Rottmann belonged to the circle of artists around the Ludwig I of Bavaria, who commissioned large landscape paintings exclusively from him. He is best known for mythical and heroising landscapes.
The landscape painter Karl Lindemann-Frommel belonged to his school.
[edit] Biography
Carl Anton Joseph Rottmann was born in Handschuhsheim (today a part of Heidelberg) on January 11, 1797. There he received his first drawing lessons from his father, Friedrich Rottmann, who taught drawing at the university in Heidelberg. In his first artistic period he painted atmospheric phenomena. In 1821 he moved to Munich, where his second period began, and in 1824 he married Friedericke, the daughter of his uncle, Friedrich Ludwig von Sckell, who served as an attendant at court.
This connection cleared the way for an acquaintance with King Ludwig, who in 1826/27 sponsored his travels in Italy in order to widen his repertoire, which up to that point consisted solely of domestic, German, landscapes. Upon his return he received from King Ludwig I a commission for a monumental cycle of Italian landscapes in the arcade of the Munich Hofgarten. The cycle, completed in 1833 in fresco, gave visual expression to Ludwig’s alliance with Italy, and raised the genre of landscape painting to the height of history painting, the preferred mode of the King’s other great commissions for monumental painting.
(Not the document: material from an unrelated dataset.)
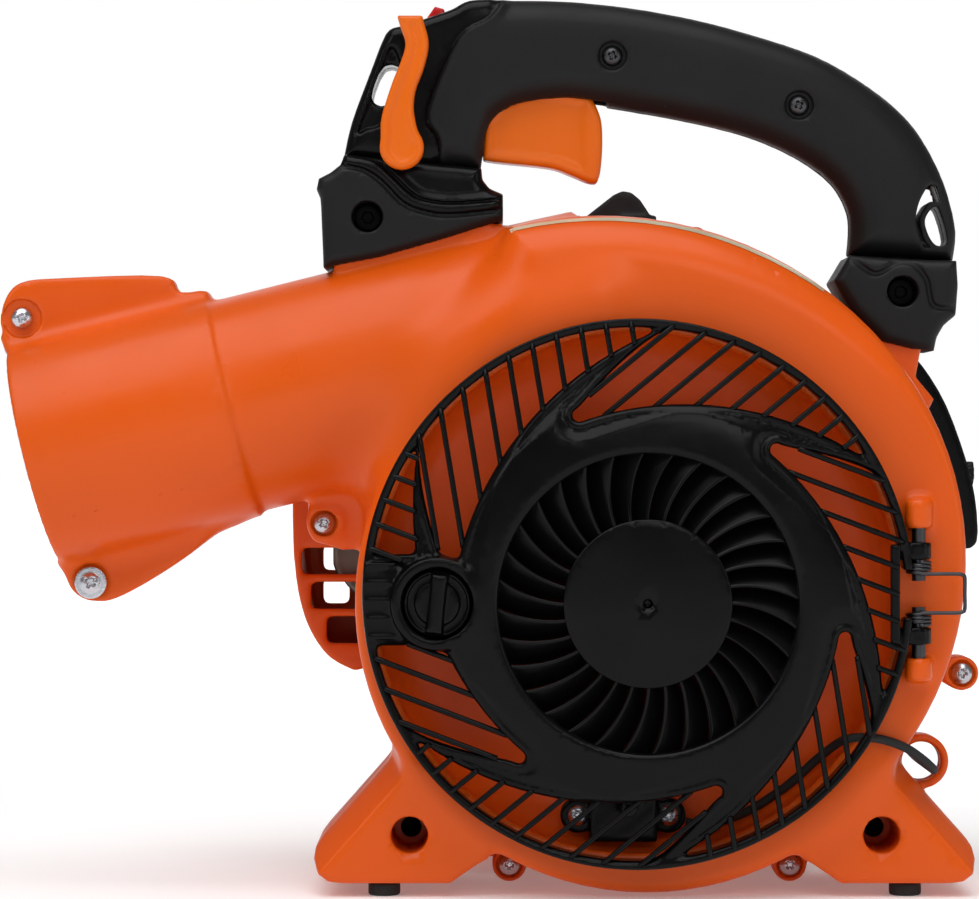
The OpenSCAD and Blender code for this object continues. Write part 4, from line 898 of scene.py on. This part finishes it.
def add_screws():
    meshes = planted(screw_mesh("screw", 4.2, 2.0, 11), SCREWS, 0.3)
    meshes += planted(screw_mesh("screw", 4.0, 2.0, 10), [(x, z, -37) for x, z in SWITCH_SCREWS], 0.5)
    add_fasteners("pan_screws", "screw_steel", meshes, ("case_screws",))
    meshes = planted(screw_mesh("screw", 5.1, 2.5, 16, 6.1), [(*CLAMP, -7.2)], 0.5)
    meshes += planted(nut_mesh(), [(*CLAMP, 6)])
    add_fasteners("clamp_bolt", "screw_steel", meshes, ("tube_clamp_bolt",))
    # The stand screws get near-black steel as painted shade of the deep holes they sit in.
    seats = [(AXIS_X + s * STAND_X, STAND_Z, STAND_SEAT) for s in (-1, 1)]
    meshes = planted(screw_mesh("screw", 4.0, 2.0, 11), seats, 0.1)
    add_fasteners("stand_screws", "black_steel", meshes)
    # The grip screws get dark steel, darker than their bright plated heads, as painted shade of their deep holes.
    seats = [(x, z, -GRIP_HALF + 3) for x, z in GRIP_SCREWS]
    meshes = planted(screw_mesh("screw", 4.0, 2.0, 22), seats, 0.4)
    add_fasteners("grip_screws", "dark_steel", meshes, ("handle_screws",))
    # The foot bolts get near-black steel as painted shade of the deep cups they sit in.
    meshes = planted(foot_bolt_mesh(), [(*LEFT_BOLT, 0), (*RIGHT_BOLT, 0)])
    add_fasteners("foot_bolts", "black_steel", meshes, ("handle_screws",))


# ---------- handle ----------

GRIP_HALF, FOOT_HALF = 16.0, 20.0
HANDLE_OUTER = [
    (-59, 275), (-55.9, 288.7), (-48.6, 308.4), (-44.3, 319.5), (-41.4, 323.7), (-36, 325.2), (-27.4, 328),
    (-18.2, 331.2), (-11.8, 334.4), (-0.2, 335), (22.8, 334.8), (48.2, 332.4), (73.7, 327.8), (93.8, 322.5),
    (119.3, 314), (139.4, 302.4), (153.9, 290.2), (163, 276.9), (169.1, 262.9), (172.6, 247.5),
    (171.4, 236.4),
]
HANDLE_INNER = [
    (131.7, 238.4), (132.4, 248.4), (131.5, 255.6), (126.5, 264.8), (117.2, 272.7), (104.1, 279.8),
    (87.8, 285.6), (63.5, 291), (34.2, 295.8), (22.8, 296.6), (9.7, 295.1), (2.3, 292.1), (-3, 287.2),
    (-5.1, 278.1), (-6.5, 270),
]
GRIP_SCREWS = [(42.2, 313.1), (112.4, 294.5)]
STRAP_LEFT = [(-43.6, 309.5), (-36.5, 307), (-42.5, 295), (-48.4, 297.5)]
STRAP_RIGHT = [(163, 256), (165.5, 255.6), (168.7, 243.8), (164.9, 241.9), (161.9, 245.4), (160.3, 251.4)]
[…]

In 1834 Rottmann received from the king a commission for a second cycle, this time dedicated to the landscape of Greece; one might mark here the beginning of his third period. At first also intended for the Hofgarten arcade, the 23 great landscapes were eventually installed in the newly-built Neue Pinakothek, where they were given their own hall.
Carl Rottmann died on July 7, 1850 in Munich, aged 53 of undisclosed causes.
[edit] Works
- Frescoes with heroising landscapes in the arcade of the Munich Hofgarten (1830-33) (today in the Munich Residenz Museum).
- 23 Greek landscapes (1838-50, today in the Neue Pinakothek, although a number were substantially destroyed during World War II) in the ancient technique of encaustic.